Some might say the same about UK collaboration with the US designed to contain another source of potential energy and a trading partner, Iran, yet another flawed democracy, so there is a lot at stake here.

The ‘support America at all costs’ element that is so dominant within New Labour has been seriously damaged by the Iraq imbroglio and by its alliance with the Bush Administration.

The ‘Atlanticists’ are now working hard to keep their liberal Left on board this year in anticipation of President Clinton II and a General Election in 2009. Sod jobs, peace and cheap energy for the people, we are talking about power.

To keep their bit of the progressive Left on side, the Atlanticists have to show that they are serious about liberal values. A year of mayhem in Anglo-Russian relations is tolerable because when the ‘right’ person is in the White House, things will change and perhaps mutual accommodation can be sought from strength.
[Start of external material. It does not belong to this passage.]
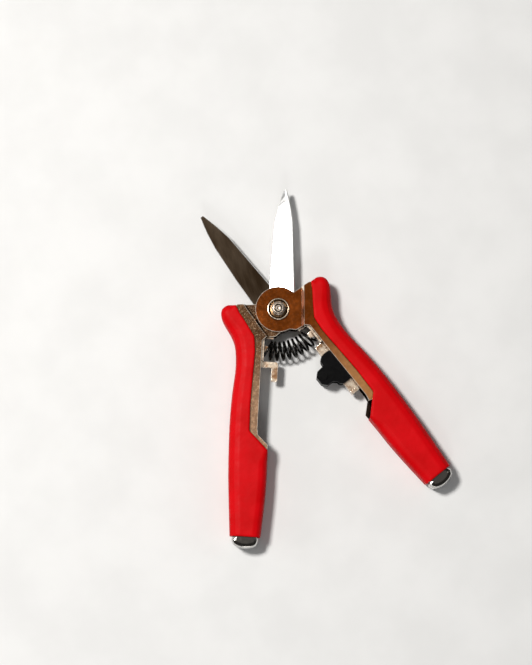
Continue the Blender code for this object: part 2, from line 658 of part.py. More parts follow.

However, our strong advice is to be very wary of anti-Russian propaganda - indeed, any propaganda. The Russians have legitimate concerns about foreign interference that would be intolerable to Britons if the situation was reversed and about a system of military containment that might be pushed far too easily in an offensive direction.

All in all, the Russian Federation may be a regime with some very unpleasant characteristics to the sensitive liberal mind, but it is finding its own way towards the management of immense internal pressures and towards the appropriate exploitation of its territories.

The same could be said of Iran or countless other countries which the West is trying to bring within its cultural and political orbit with the aid of ‘liberals’ inside those countries. And the US use of torture, detention without charge and the death penalty and the conduct of other allies makes this special concern with Russian conduct especially peculiar. 

I am sure that our national strategists have many reasons for continually tweaking the bear's nose but our view is that we should question whether those reasons stand up to scrutiny from a national interest perspective as logical, founded in fact and in the interests of the people.